Task requirements: Give back an exact copy of the lines from the start of the material through the line bearing "return mix.outputs[2]". Include both ends and nothing else.

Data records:
####

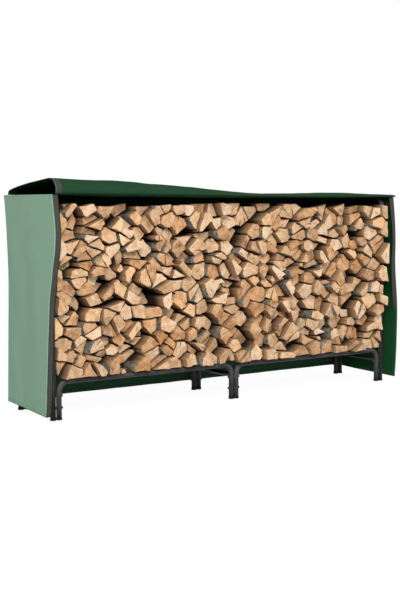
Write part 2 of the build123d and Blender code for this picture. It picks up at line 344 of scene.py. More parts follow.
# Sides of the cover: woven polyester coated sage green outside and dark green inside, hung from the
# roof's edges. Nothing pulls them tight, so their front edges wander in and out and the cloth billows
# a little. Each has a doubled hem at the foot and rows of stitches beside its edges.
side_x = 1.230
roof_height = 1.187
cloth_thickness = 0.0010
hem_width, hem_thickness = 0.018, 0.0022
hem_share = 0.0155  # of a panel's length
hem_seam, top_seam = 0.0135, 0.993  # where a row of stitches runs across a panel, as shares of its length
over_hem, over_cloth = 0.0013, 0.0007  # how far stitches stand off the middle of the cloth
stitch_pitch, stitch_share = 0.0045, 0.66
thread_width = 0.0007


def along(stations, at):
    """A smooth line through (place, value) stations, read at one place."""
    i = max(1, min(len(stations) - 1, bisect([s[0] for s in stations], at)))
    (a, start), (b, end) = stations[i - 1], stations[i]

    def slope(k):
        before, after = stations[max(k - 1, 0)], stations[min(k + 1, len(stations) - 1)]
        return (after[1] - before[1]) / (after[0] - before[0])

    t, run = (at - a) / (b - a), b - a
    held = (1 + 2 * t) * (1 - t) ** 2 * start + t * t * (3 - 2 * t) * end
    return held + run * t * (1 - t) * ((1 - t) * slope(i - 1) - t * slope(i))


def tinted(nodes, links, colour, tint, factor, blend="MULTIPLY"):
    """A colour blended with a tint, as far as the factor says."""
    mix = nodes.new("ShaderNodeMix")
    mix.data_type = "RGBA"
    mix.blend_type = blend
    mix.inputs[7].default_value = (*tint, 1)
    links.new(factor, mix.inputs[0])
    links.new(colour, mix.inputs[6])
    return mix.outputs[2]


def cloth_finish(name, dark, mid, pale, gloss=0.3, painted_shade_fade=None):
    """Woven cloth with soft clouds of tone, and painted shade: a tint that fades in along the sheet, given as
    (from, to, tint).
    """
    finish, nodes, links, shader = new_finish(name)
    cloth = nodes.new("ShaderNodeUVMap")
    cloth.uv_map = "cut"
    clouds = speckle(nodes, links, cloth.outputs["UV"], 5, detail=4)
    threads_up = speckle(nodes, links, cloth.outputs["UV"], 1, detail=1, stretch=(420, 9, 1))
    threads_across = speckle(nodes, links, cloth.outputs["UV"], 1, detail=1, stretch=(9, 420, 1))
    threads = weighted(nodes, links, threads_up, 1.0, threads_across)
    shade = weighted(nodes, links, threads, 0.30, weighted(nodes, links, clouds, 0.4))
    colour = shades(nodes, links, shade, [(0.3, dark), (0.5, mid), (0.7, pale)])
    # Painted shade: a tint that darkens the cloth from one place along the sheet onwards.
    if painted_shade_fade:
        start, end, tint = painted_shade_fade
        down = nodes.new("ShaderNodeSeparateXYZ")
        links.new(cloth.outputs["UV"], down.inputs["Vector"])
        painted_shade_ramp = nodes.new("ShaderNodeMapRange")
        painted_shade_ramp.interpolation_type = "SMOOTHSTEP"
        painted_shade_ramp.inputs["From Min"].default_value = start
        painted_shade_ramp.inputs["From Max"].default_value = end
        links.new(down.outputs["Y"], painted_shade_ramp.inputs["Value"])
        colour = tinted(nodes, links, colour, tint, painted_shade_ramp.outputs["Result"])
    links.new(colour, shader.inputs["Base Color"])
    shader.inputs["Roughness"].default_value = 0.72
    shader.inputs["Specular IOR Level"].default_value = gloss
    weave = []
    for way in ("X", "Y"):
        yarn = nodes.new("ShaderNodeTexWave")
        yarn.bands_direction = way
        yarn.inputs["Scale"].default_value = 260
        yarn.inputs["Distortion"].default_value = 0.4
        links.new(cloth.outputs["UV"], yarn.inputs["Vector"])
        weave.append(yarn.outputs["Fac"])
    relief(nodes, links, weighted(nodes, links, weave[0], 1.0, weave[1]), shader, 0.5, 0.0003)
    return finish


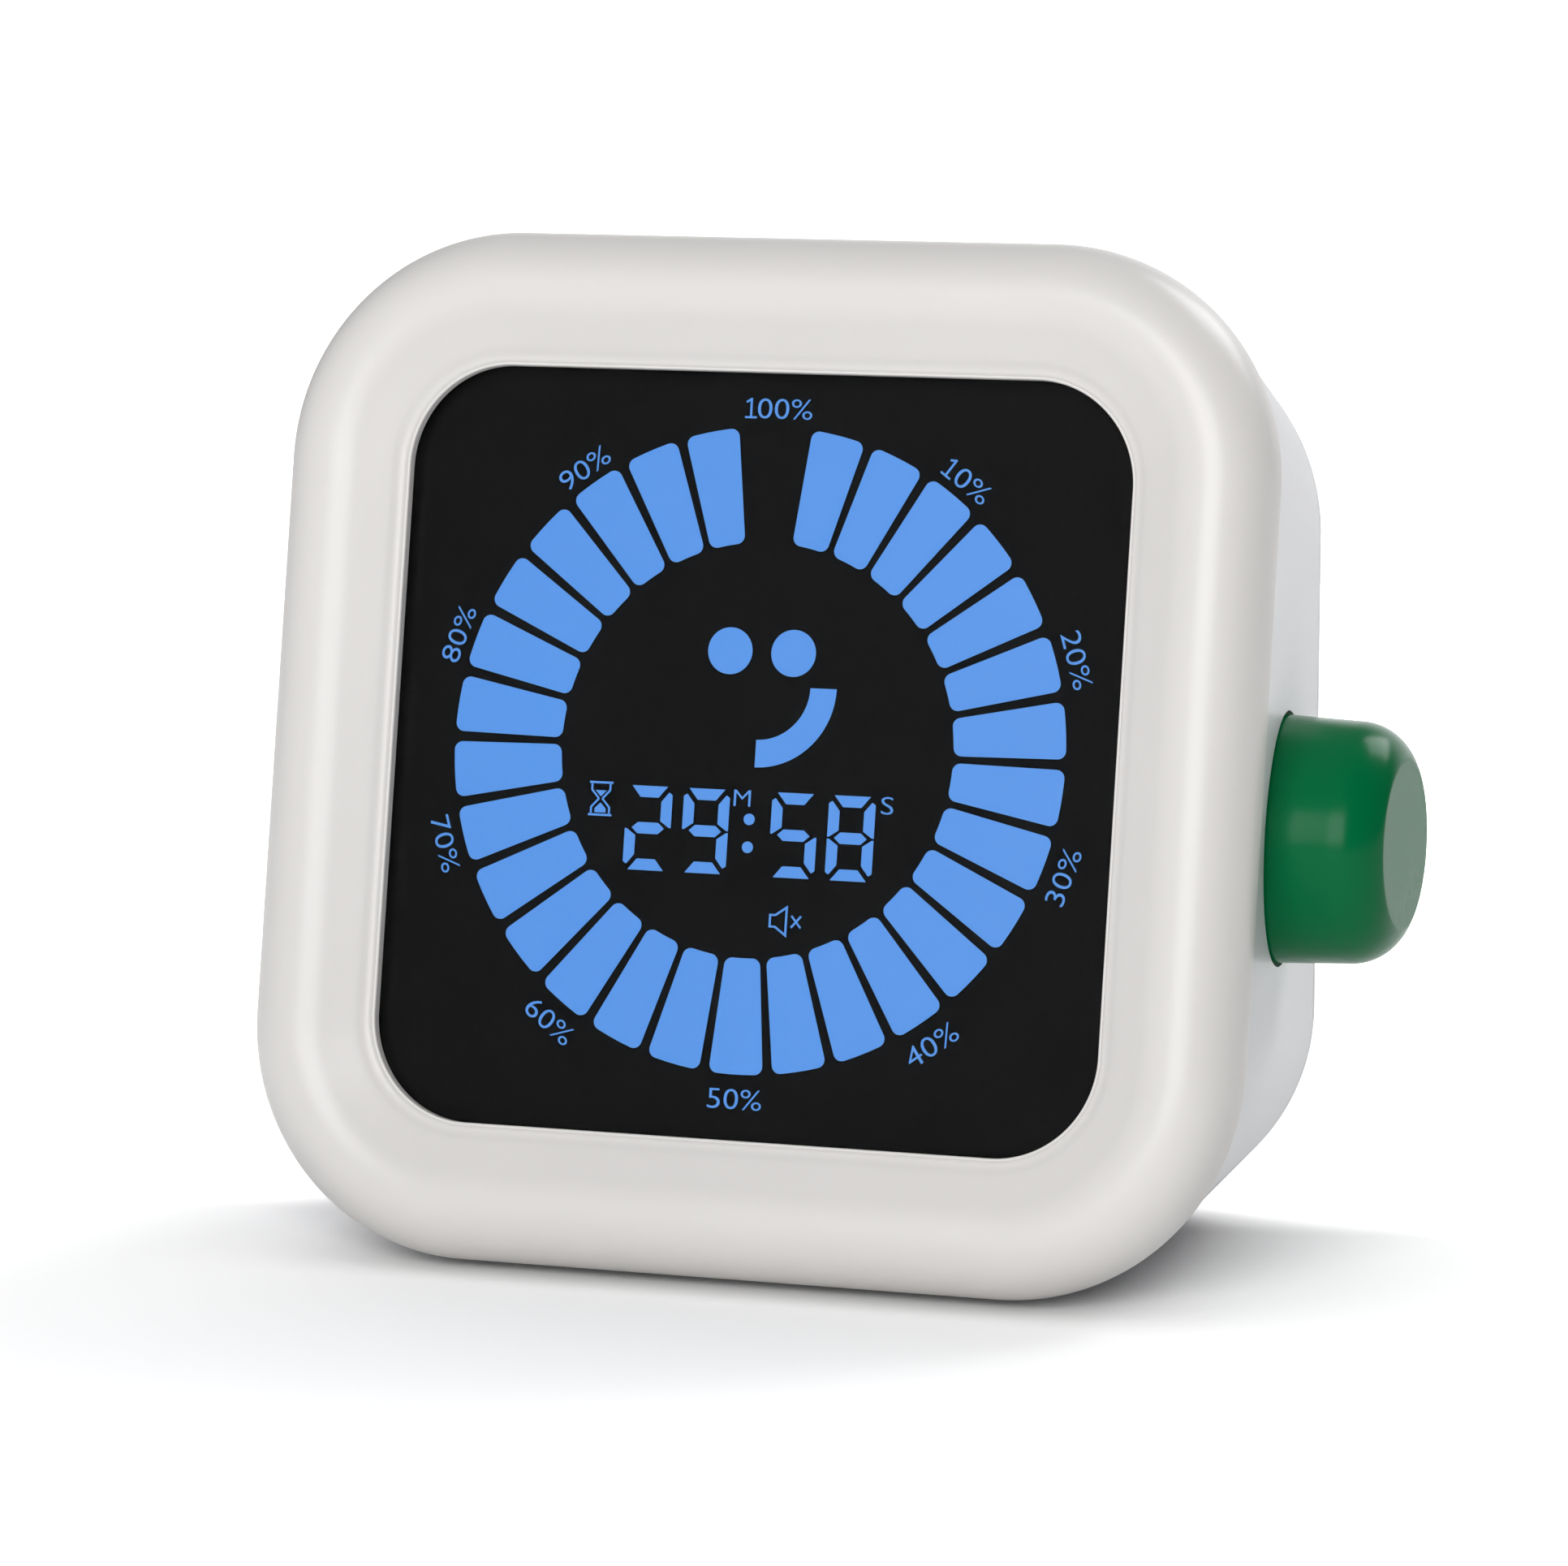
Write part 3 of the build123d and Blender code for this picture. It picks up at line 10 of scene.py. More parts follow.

####

Final answer:
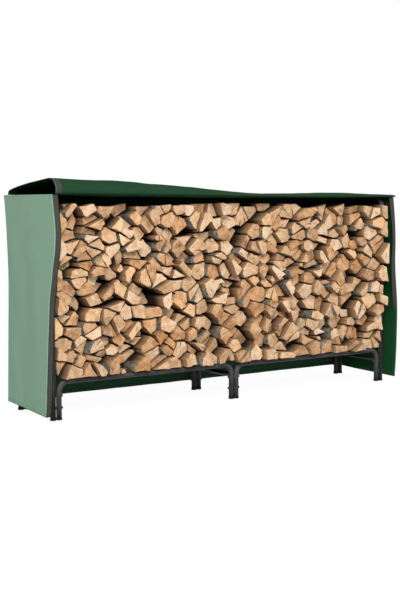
Write part 2 of the build123d and Blender code for this picture. It picks up at line 344 of scene.py. More parts follow.
# Sides of the cover: woven polyester coated sage green outside and dark green inside, hung from the
# roof's edges. Nothing pulls them tight, so their front edges wander in and out and the cloth billows
# a little. Each has a doubled hem at the foot and rows of stitches beside its edges.
side_x = 1.230
roof_height = 1.187
cloth_thickness = 0.0010
hem_width, hem_thickness = 0.018, 0.0022
hem_share = 0.0155  # of a panel's length
hem_seam, top_seam = 0.0135, 0.993  # where a row of stitches runs across a panel, as shares of its length
over_hem, over_cloth = 0.0013, 0.0007  # how far stitches stand off the middle of the cloth
stitch_pitch, stitch_share = 0.0045, 0.66
thread_width = 0.0007


def along(stations, at):
    """A smooth line through (place, value) stations, read at one place."""
    i = max(1, min(len(stations) - 1, bisect([s[0] for s in stations], at)))
    (a, start), (b, end) = stations[i - 1], stations[i]

    def slope(k):
        before, after = stations[max(k - 1, 0)], stations[min(k + 1, len(stations) - 1)]
        return (after[1] - before[1]) / (after[0] - before[0])

    t, run = (at - a) / (b - a), b - a
    held = (1 + 2 * t) * (1 - t) ** 2 * start + t * t * (3 - 2 * t) * end
    return held + run * t * (1 - t) * ((1 - t) * slope(i - 1) - t * slope(i))


def tinted(nodes, links, colour, tint, factor, blend="MULTIPLY"):
    """A colour blended with a tint, as far as the factor says."""
    mix = nodes.new("ShaderNodeMix")
    mix.data_type = "RGBA"
    mix.blend_type = blend
    mix.inputs[7].default_value = (*tint, 1)
    links.new(factor, mix.inputs[0])
    links.new(colour, mix.inputs[6])
    return mix.outputs[2]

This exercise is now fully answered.